Kisah Tebing yang Membungkam Cita-Cita
Tapi kini mereka berada di posisi yang sulit. Tebing itu terlalu berbahaya.
Bahkan dengan segenap tim bekerjasama saling mengulurkan tangan. Tebing itu mustahil bisa mereka daki.
Tegang,.sungguh gawat situasi mereka.
Di tengah perjuangan itulah, salah satu pendaki kehilangan pegangan. Seperti kapas, ia melayang di ketinggian. Terus melayang hingga terhempas di jurang yang dalam.
Saya terkesiap, sigap mematikan tv dan menghambur ke kamar.
Tayangan barusan sungguh bikin galau. Saya menekankan kepala ke bantal. Berharap tayangan barusan bisa menghilang dari ingatan.
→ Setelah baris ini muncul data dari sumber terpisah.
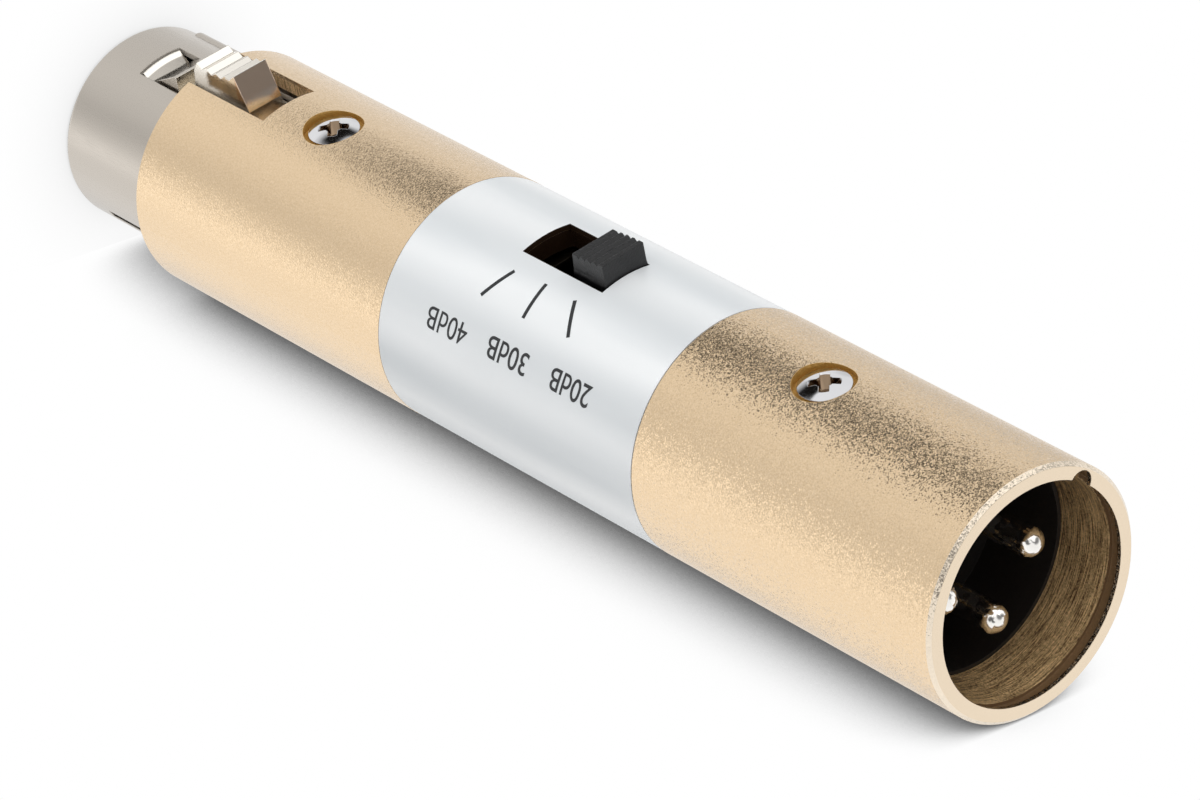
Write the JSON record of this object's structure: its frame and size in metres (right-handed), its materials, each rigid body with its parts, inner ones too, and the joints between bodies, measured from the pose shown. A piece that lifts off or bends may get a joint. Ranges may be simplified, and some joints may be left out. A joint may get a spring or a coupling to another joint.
{
  "type": "xlr inline attenuator",
  "caption": "Round metal barrel with a pin plug at one end and a latching socket at the other, and a slide switch that sets how much it weakens the signal.",
  "frame": {"origin": "centre of the socket nose's front face, which the part stands on", "axes": "+Z along the barrel towards the plug's open mouth; -Y towards latch, switch knob and body screws"},
  "size_m": [0.019, 0.0206, 0.0992],
  "materials": {
    "champagne_shell": "bead-blasted and anodised champagne, satin",
    "silver_band": "satin silver",
    "satin_nickel": "satin nickel plating",
    "bright_nickel": "bright nickel plating",
    "screw_chrome": "bright chrome plating",
    "black_insert": "moulded black nylon",
    "contact_silver": "silver-plated brass",
    "spring_steel": "drawn spring wire",
    "board_green": "glass-fibre board with green lacquer",
    "switch_frame": "yellow-passivated sheet steel",
    "switch_board": "brown laminate",
    "knob_black": "moulded black plastic, fine texture",
    "contact_bronze": "bare spring bronze",
    "terminal_tin": "tinned brass",
    "resistor_tan": "tan lacquer",
    "wire_red": "red insulation"
  },
  "bodies": {
    "barrel": {"body_tube": "champagne_shell", "label_band": "silver_band", "male_shell": "champagne_shell", "nose_shell": "satin_nickel", "female_insulator": "black_insert", "female_contact_1": "contact_silver", "female_contact_2": "contact_silver", "female_contact_3": "contact_silver", "latch_pin": "spring_steel", "latch_spring": "spring_steel", "male_insulator": "black_insert", "male_pin_1": "contact_silver", "male_pin_2": "contact_silver", "male_pin_3": "contact_silver", "body_screw_female": "screw_chrome", "body_screw_male": "screw_chrome", "circuit_board": "board_green", "switch_case": "switch_frame", "switch_base": "switch_board", "switch_terminals": "terminal_tin", "resistors": "resistor_tan", "wire_female": "wire_red", "wire_male": "wire_red"},
    "latch": {"latch": "bright_nickel"},
    "slider": {"switch_slider": "knob_black", "switch_contacts": "contact_bronze"}
  },
  "joints": [
    {"name": "latch_press", "type": "hinge", "parent": "barrel", "child": "latch", "pos_m": [0, -0.0062, 0.0225], "axis": [1, 0, 0], "range_deg": [0, 6], "stiffness_Nm_per_rad": 0.25, "springref_deg": -2.86, "deforming": ["latch_spring"]},
    {"name": "switch_slide", "type": "slide", "parent": "barrel", "child": "slider", "axis": [0, 0, -1], "range_m": [0, 0.00506]}
  ]
}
Papa yang menyadari situasi, melongok ke kamar.
"Apakah film barusan membuatmu kehilangan keinginan mendaki?" tanya Papa.
Pertanyaan yang telak.
Saya, di usia enam tahun, memang baru saja mengubur keinginan mendaki semua gunung yang ada di lima benua.
Papa mendampingi saya pulih dari film yang muram itu. Tapi saya tidak lagi pernah bisa mencintai tebing curam. Tanda bahaya segera meraung-raung di benak saya setiap kali melihat tebing yang berpeluang merenggut nyawa itu. Tapi setidaknya saya masih menyukai gunung, pohon dan roller coaster.
Kenangan pada almarhum papa membuat saya aware pada setiap tontonan yang dilihat putri-putri saya. Karena bisa jadi ada tayangan yang begitu membekas di hati.